One of the main disadvantages is that a normal Darrieus rotor has a negative Cq-lambda curve for low values of lambda. So the generator must also be able to work as a motor to start the rotor.
Have you looked at the helical variants, such as the one in the link from the original post? As I understand it, they are self-starting.
As I understand it, the problem with starting a Darrieus is that the apparent wind has to be coming from a narrow angle at the the front of a blade for the flow to attach to the blade. When operating, the flow then enters the interaction at a small angle to, and leaves about parallel to, the chord of the blade. Even though a little velocity is lost from drag, the net change in the wind direction imposed by the blade makes the velocity component along the chord higher when leaving than arriving, and thus the reaction force tanget to the circumference is forward.
When the blades are spinning at high TSR, the apparent wind is within the narrow attachment angle all the way around the cycle. The blades get power except for the small part of the cycle when they're moving almost directly up/down wind, and the gain from redirecting the wind is smaller than the drag. But at lower speeds the wind is only attached for part of the cycle, so it's only powered part way around and loses output.
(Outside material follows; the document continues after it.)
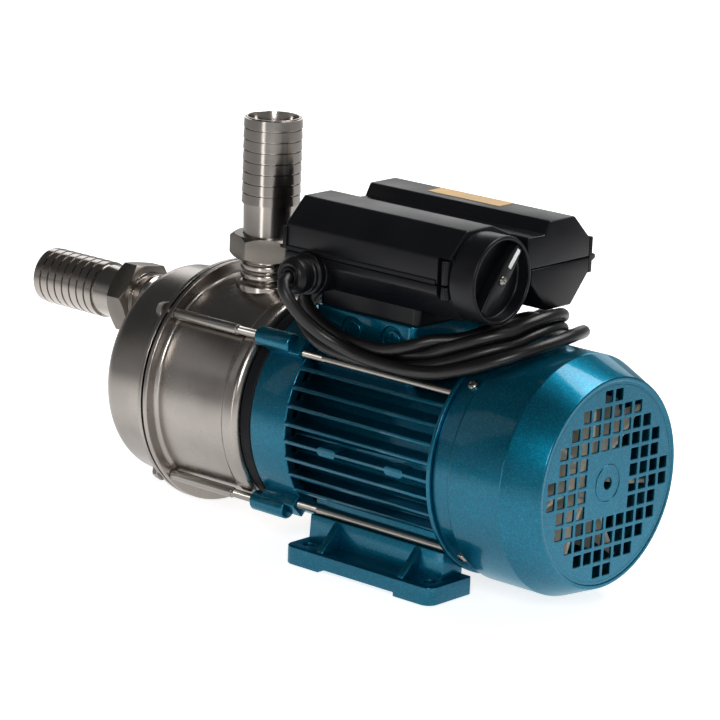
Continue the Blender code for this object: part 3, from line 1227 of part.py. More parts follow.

When stopped the wind hits the blades from some random set of angles and they're mostly not particularly well powered due to lack of wind attachment (or if they DO happen to be facing the right way to pull some power, they move to another angle and lose it again.) The rotor MIGHT happen to start up, especially if there's a gust (so they're very dangerous unless braked). But they usually don't. You have to have a mechanism to apply some other twist, to power them through the angles where they fight against spinning rather than cooperate, to get them to run.
But with the helical design (1/3 turn or a multiple per blade), when stopped, some small region of some blade is always at an angle to achieve attachment and forward thrust, (ditto another portion where the wind is backward to the airfoil but it still works a little bit). On the averge you have equal amounts of ALL angles of attack, and the lift from the little patch that's got attachment is enough to overcome the average of the wrong-way lifts and drags from all the other angles. You get a little forward force, which starts the rotor turning, which increases the "from the front" component of the apparent wind, which increases the size of the patch that's powered, and thus (if you don't load it down until it's moving adequately) the mill spools up to operating speed in a positive-feedback loop.
Now there are lots of OTHER issues with a Darrieus. A big one is vibration, from the constant change in amplitude and direction of forces as the mill goes through a cycle. The helical design mitigates the vibration of the mount substantially because, on the average, the blades are equally at all angles all the time. But the force on any patch of the blade still cycles with the rotation, and the center of effort moves along the axis. So you still get some flexing and some vibration applied to the supporting structure. (Even if you used two sections with opposite twist you'd still get a bending moment as the centers of effort move in opposite directions.)
So material fatigue is more of an issue than with a HAWT, where the net forces are usually pretty constant at any given set of operating conditions and change gradually. With the (necessarily) spindly structures of the Darrieus variants, the components aren't well supported against these constant cyclic forces (unlike the less efficient Savonious variants.) Thus the simplicity of not needing tracking is, IMHO, trumped by the likelyhood of "unscheduled disassembly" and other vibration issues. Though the Darrieus is closer to the efficiency of a HAWT, making a robust-enough design to survive the weather is tougher than just getting tracking and furling right on a HAWT, and being able to trust it is not in the cards for me.